I am struggling to fully visualise how it would look but what I think is that the omega limit points will be the circle around each point in the two dimensional plane.
But I don't know how to explicitly say what the omega limit set for each point is.
Edit: I will attempt to make myself more clear here.
But the stationary points of the DS can be found at $(x^*, x^*, z^*) = (0,0,z)$ which is basically the $z$ axis.
Also I know that for each point in the $x,y$ plane that their is a helix in the $z$ direction. 
So now what I am thinking is that as time progresses each point will be moving towards the stationary point. Hence the z axis is the omega limit set?
 A: You can be more specific (and use better terminology) than "spiral". The trajectories of the two dimensional system are circles centered on the origin, except that the origin is a stationary point. And the trajectories of the three dimensional system are helixes lying over those circles, travelling at a constant downward speed on each such helix, except that every point on the $z$-axis itself is a stationary point. 
So, now ask yourself: As you travel at constant downward speed along a helix, what's the omega limit set, i.e. what points do you accumulate on? And as you sit unmoving on a stationary point, what's the omega limit set, i.e. what points do you accumulate on?
Added: Here's one way to pose the question to yourself regarding the omega limit set of a trajectory.
Imagine that you are an ant walking on one of these helix trajectories. You start walking downward, descending lower and lower and lower, as your $z$-coordinate decreases at a constant rate.

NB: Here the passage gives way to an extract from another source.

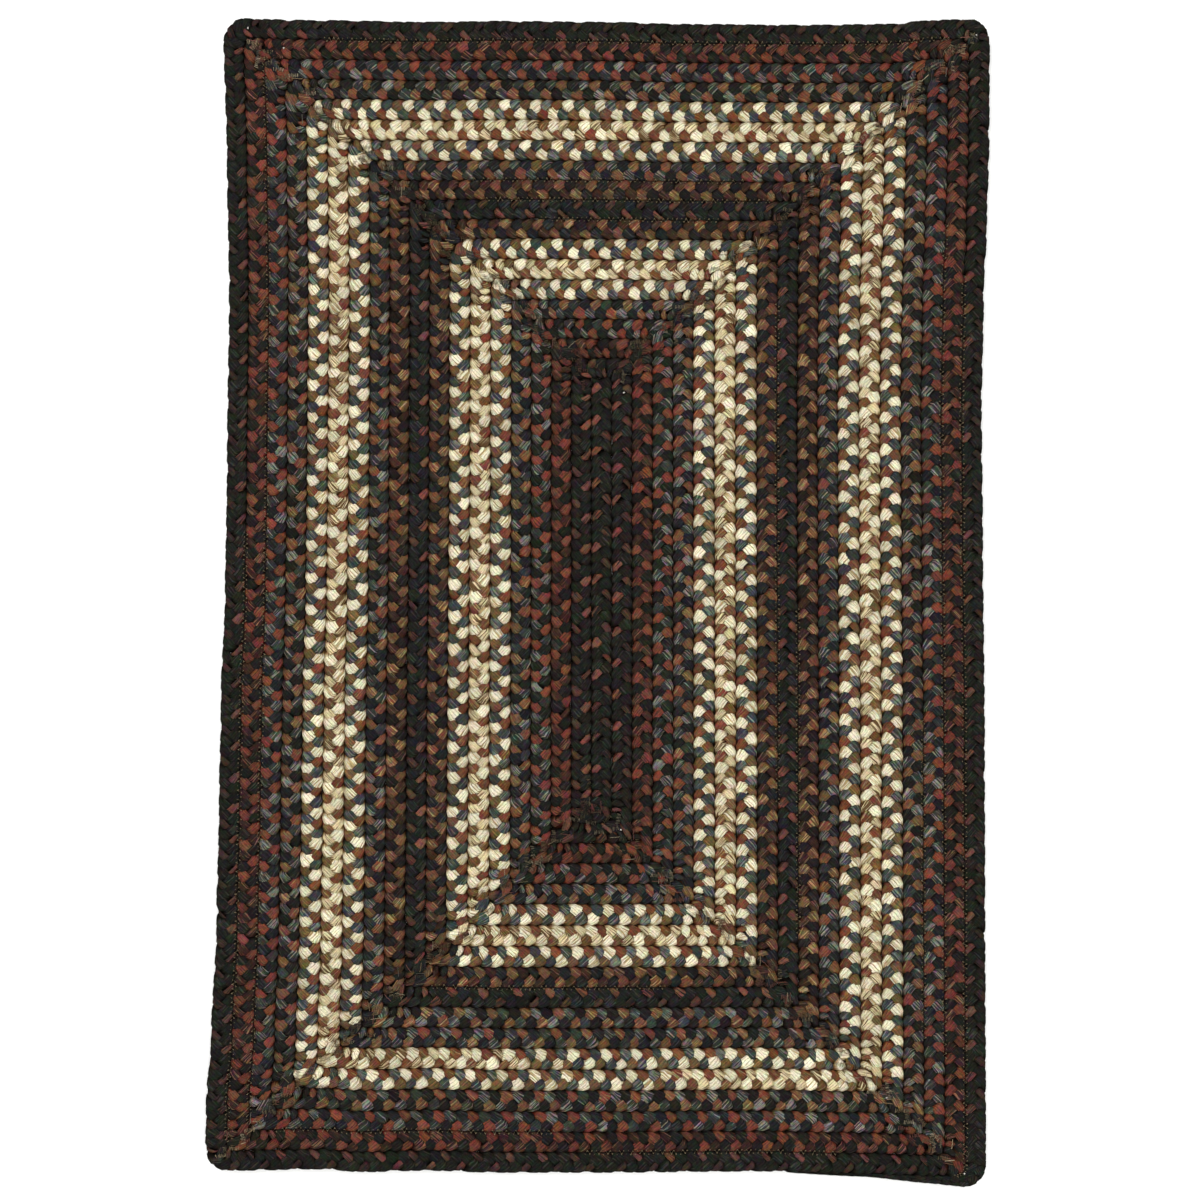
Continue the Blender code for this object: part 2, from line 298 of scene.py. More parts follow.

Down, down, down, lower, lower, lower down the helix. You walk past some point $P$ (wave at it!), and continue on downward, lower, lower, lower, never returning anywhere near $P$ again (goodbye $P$!). Are you accumulating on $P$? Is $P$ in the omega limit set? If you are accumulating on $P$ then yes, $P$ is in the omega limit set. If you are not accumulating on $P$ then no, $P$ is not in the omega limit set.
A: I don't know what the limit set is but you can simplify this ODE by the following steps.
Note that the first two equations are uncoupled from the last one. Hence, divide both equations to obtain
$$dx/dy = -y/x \implies xdx = -ydy \implies x^2+y^2=c.$$
For certain intitial conditions $(x_0,y_0,z_0)$ we have $c = x^2_0+y^2_0$.
Now, use $x^2+y^2=c$ to substitute $-y^2=x^2-c$ to obtain the last ODE as
$$dz/dt=-x^2+x^2-c=-c \implies z(t)=-ct+c_2=-(x_0^2+y_0^2)t+c_2.$$
Again we can use the initial conditions to determine $c_2=z_0$. Hence,
$$z(t)=-(x_0^2+y_0^2)t+z_0$$.
Can you complete it from here?